A common approach for defining a reward function for Multi-objective Reinforcement Learning (MORL) problems is the weighted sum of the multiple objectives. The weights are then treated as design parameters dependent on the expertise (and preference) of the person performing the learning, with the typical result that a new solution is required for any change in these settings. This paper investigates the relationship between the reward function and the optimal value function for MORL; specifically addressing the question of how to approximate the optimal value function well beyond the set of weights for which the optimization problem was actually solved, thereby avoiding the need to recompute for any particular choice.
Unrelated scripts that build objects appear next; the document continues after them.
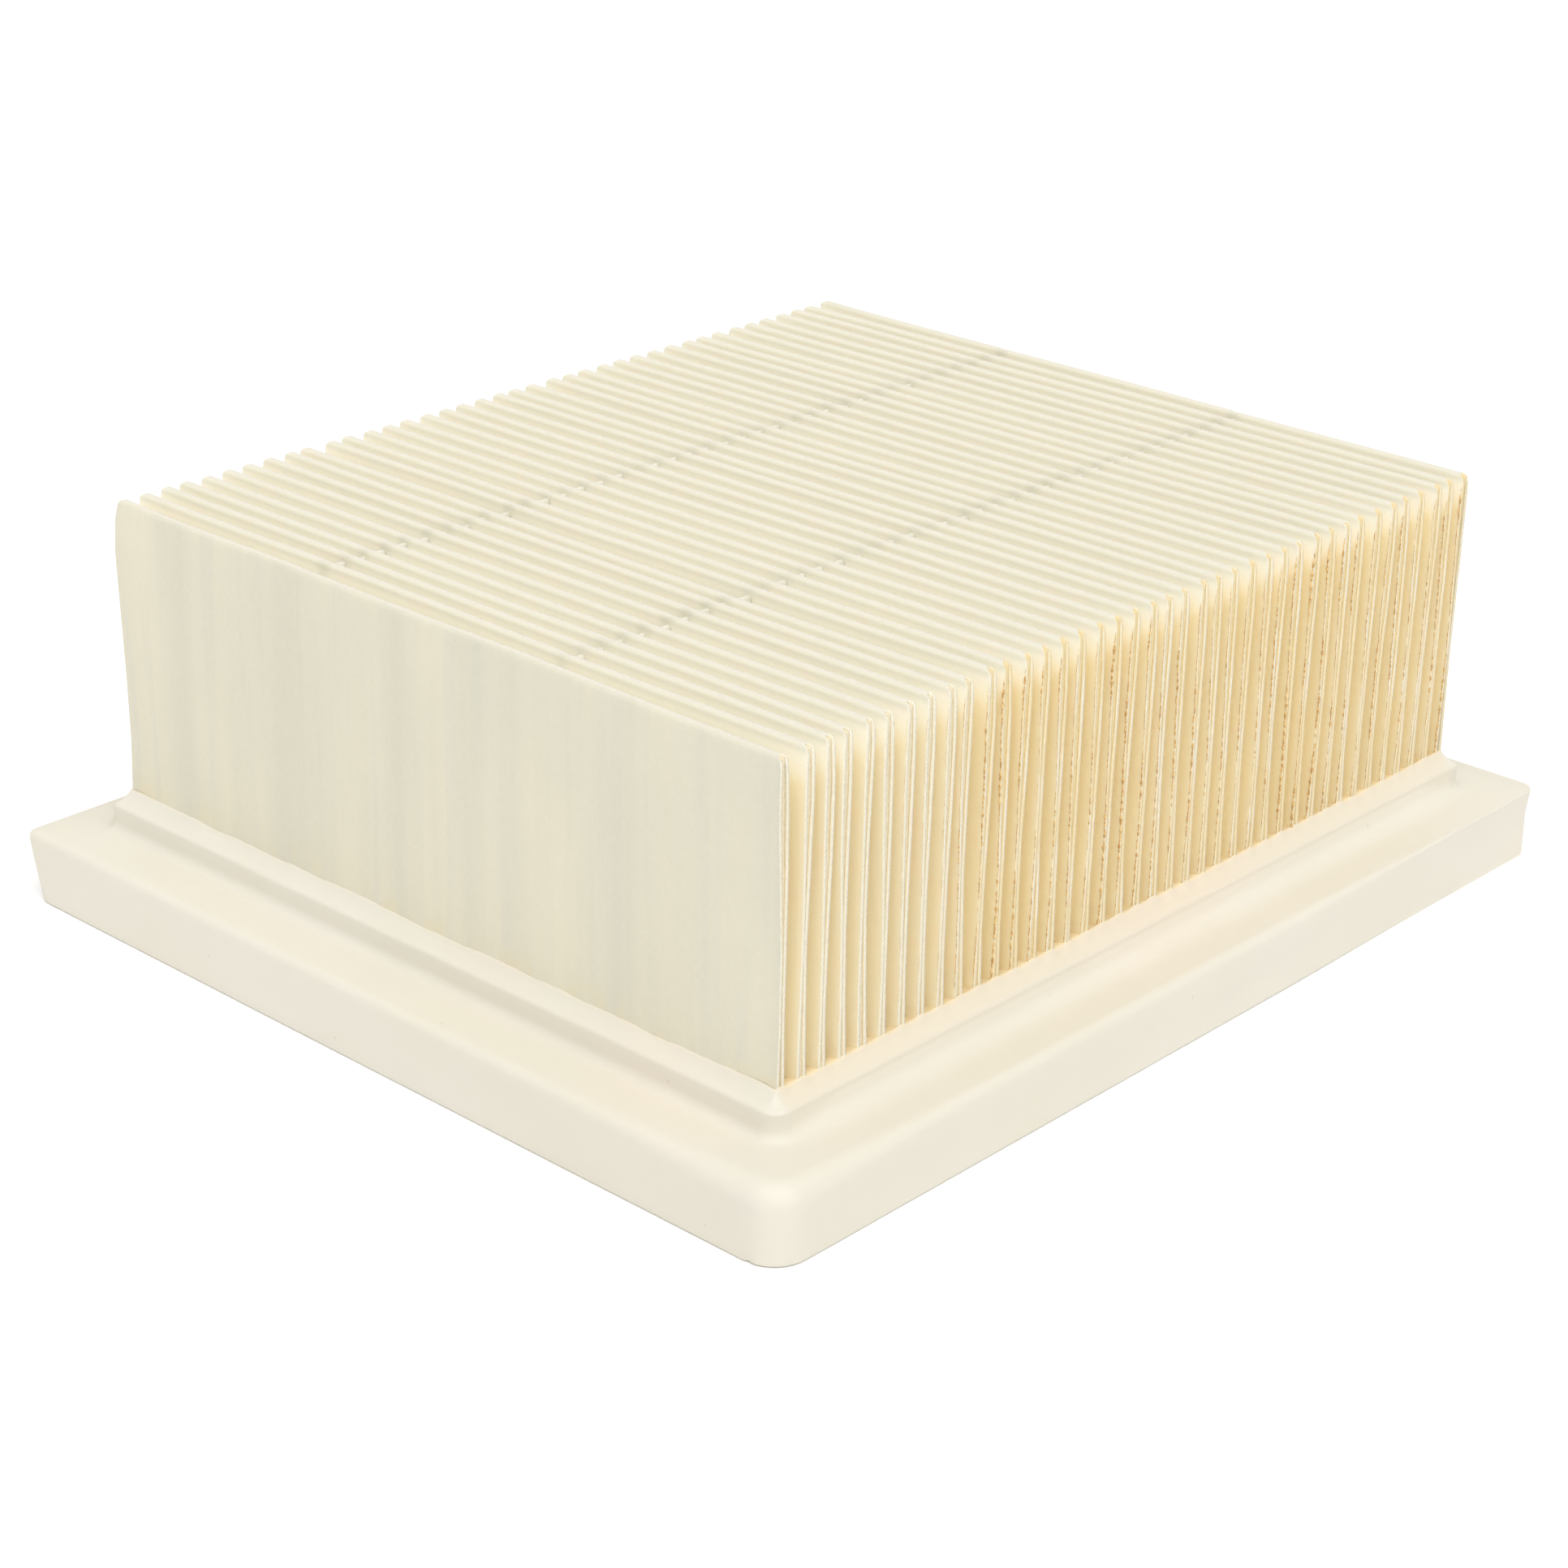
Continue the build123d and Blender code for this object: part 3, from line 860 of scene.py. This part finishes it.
def sun(name, azimuth, elevation, spread, strength):
    """A wide, even sun that shines down from an azimuth and elevation, all in degrees."""
    toward = direction(math.radians(azimuth), math.radians(elevation))
    data = bpy.data.lights.new(name, "SUN")
    data.angle, data.energy = math.radians(spread), strength
    put(name, data, axes(toward), toward)


def direction(azimuth, elevation):
    """The unit vector towards an azimuth, from -Y towards +X, and an elevation, both in radians."""
    level = math.cos(elevation)
    return np.array([math.sin(azimuth) * level, -math.cos(azimuth) * level, math.sin(elevation)])


def axes(back, roll=0.0):
    """The axes, as columns, of a camera or lamp that looks against back and is turned by roll."""
    right = np.cross([0, 0, 1], back)
    right = right / np.linalg.norm(right)
    up = np.cross(back, right)
    turned = math.cos(roll) * right + math.sin(roll) * up
    above = -math.sin(roll) * right + math.cos(roll) * up
    return np.column_stack([turned, above, back])


def put(name, data, turn, place):
    """Adds a camera or lamp to the scene with these axes at this place."""
    thing = bpy.data.objects.new(name, data)
    matrix = np.eye(4)
    matrix[:3, :3], matrix[:3, 3] = turn, place
    thing.matrix_world = Matrix(matrix.tolist())
    bpy.context.scene.collection.objects.link(thing)
    return thing


def studio():
    """A white sky, a broad key sun from the right and a weaker fill from behind on the left."""
    world = bpy.data.worlds.new("studio")
    bpy.context.scene.world = world
    world.use_nodes = True
    sky = world.node_tree.nodes["Background"]
    sky.inputs["Color"].default_value = (1.0, 1.0, 1.0, 1.0)
    sky.inputs["Strength"].default_value = 0.62
    sun("key", 52, 58, 55, 1.95)
    sun("fill", 230, 50, 80, 0.3)
    bpy.context.scene.view_settings.view_transform = "Standard"


def main_view():
    """The camera: its direction, roll, distance, and how far its axis passes from the origin."""
    azimuth, elevation, roll = (math.radians(a) for a in (42.186, 23.857, 1.216))
    aside, above, distance = -0.00274, 0.01701, 0.6396
    turn = axes(direction(azimuth, elevation), roll)
    data = bpy.data.cameras.new("camera")
    data.lens, data.sensor_width, data.clip_start, data.clip_end = 77.69, 36.0, 0.01, 50.0
    bpy.context.scene.camera = put("camera", data, turn, turn @ [aside, above, distance])


build_filter()
pale_floor()
studio()
main_view()

bpy.context.view_layer.update()
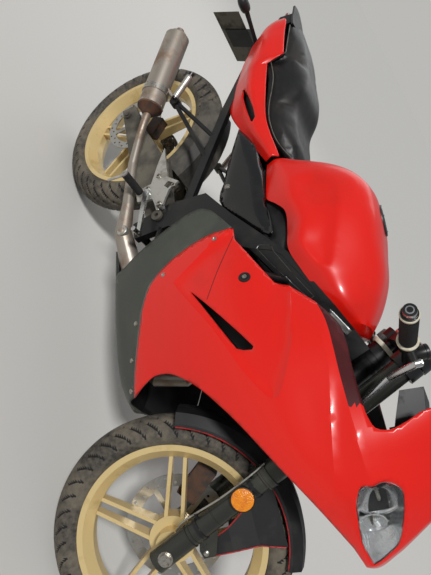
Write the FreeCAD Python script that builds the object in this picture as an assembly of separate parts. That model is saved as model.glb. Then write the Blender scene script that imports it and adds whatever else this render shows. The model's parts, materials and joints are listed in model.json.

We prove that the value function transforms smoothly given a transformation of weights of the reward function (and thus a smooth interpolation in the policy space). A Gaussian process is used to obtain a smooth interpolation over the reward function weights of the optimal value function for three well-known examples: GridWorld, Objectworld and Pendulum. The results show that the interpolation can provide very robust values for sample states and action space in discrete and continuous domain problems. Significant advantages arise from utilizing this interpolation technique in the domain of autonomous vehicles: easy, instant adaptation of user preferences while driving and true randomization of obstacle vehicle behavior preferences during training.